[start]
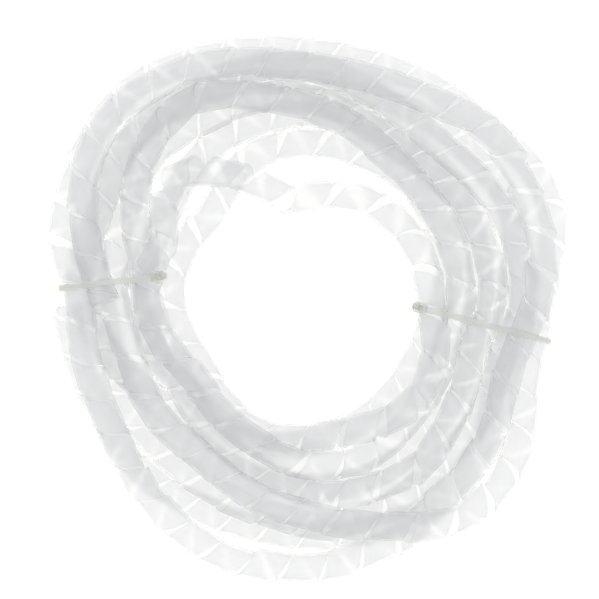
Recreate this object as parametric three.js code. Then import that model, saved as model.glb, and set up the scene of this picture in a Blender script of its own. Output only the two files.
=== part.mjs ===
// A hand-wound flat coil of spiral-cut polyethylene tree guard tube, tied with two nylon cable
// ties. Millimetres, +Z up; the coil lies on the plane z = 0 and its eye is near the origin.
import * as THREE from 'three';

// ---- driving dimensions ----

const TUBE_DIAMETER = 12;
const TUBE_SPACING = 12.6; // between the middles of two strands that rest on each other
const TUBE_SIDES = 8;
const STATION_ANGLE = 5; // degrees of coil between two settled stations
const TABLE_ANGLE = 20; // degrees of coil between two radii of the table below
const CAD_STATIONS = 2; // settled stations in one straight facet of a turn
const START_ANGLE = 185; // where the tube starts and ends, just below the left tie
const END_GAP = 0.2; // taken off each end of a turn's solid

// Each row is one turn of the tube, clockwise from the left tie: its radius in mm at 180, 160,
// ... 0 degrees over the far side, then at -20, -40, ... -160 degrees along the near side.
const TURN_RADII = [
  [85, 97.5, 106, 101, 94, 90, 91, 101, 101, 99, 93, 101, 109, 117, 119, 112, 100, 93],
  [90, 100, 108, 106, 98, 94, 96, 102, 111, 103, 99, 113.5, 112, 99, 91, 82, 80, 77],
  [78, 81, 86, 84, 84, 79, 75, 75, 80, 82, 79, 86, 94, 89, 79, 71, 69, 70],
  [69, 75, 86, 90, 80, 73, 68, 67, 67, 67, 67, 70, 73, 75, 69, 64, 61, 62],
  [63, 62, 69, 53, 38, 38, 43, 48, 52, 56, 63, 68, 70, 70.5, 69, 65, 58, 55],
  [54.5, 51, 48, 54, 60, 63, 64, 64, 64, 65, 61, 60, 62, 65, 69, 69, 64, 67],
  [70, 64.5, 66, 70, 72, 74, 76, 77, 76, 76, 74, 80, 84, 86, 84, 79, 78, 84],
  [90, 88, 92, 90, 90, 86, 81, 81, 88, 93, 88, 98, 101, 102, 97, 92, 87, 84],
  [84, 88, 92, 90, 88, 86, 86, 90, 95, 90, 91, 99, 105, 104.5, 103, 99.5, 95, 97],
];
const END_RADIUS = 97;

// The order in which strands lie on each other, 1 lowest, at 180, 90, 0 and -90 degrees.
const TURN_LAYERS = [
  [8, 7, 7, 1],
  [6, 1, 1, 7],
  [3, 4, 4, 6],
  [6, 8, 4, 5],
  [9, 9, 6, 3],
  [1, 1, 1, 1],
  [1, 3, 1, 3],
  [4, 5, 5, 4],
  [2, 3, 1, 2],
];
const END_LAYER = 1;

// The two ties: where the loop's plane stands, how far the strands are squeezed together there,
// and the side of the bundle that the head sits on (0 outwards, 90 up, 180 towards the eye).
const TIES = [
  { name: 'left', middle: [-80, 1.0], facing: 186.6, angle: 179.2, inner: 66.5, outer: 94.5, head: 112 },
  { name: 'right', middle: [75, -16], facing: -14.7, angle: -11.5, inner: 58, outer: 97, head: 128 },
];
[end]
* Directive:
Indicate how many lines of the material include the word "that"; the number alone is required.

* Answer for the task:
3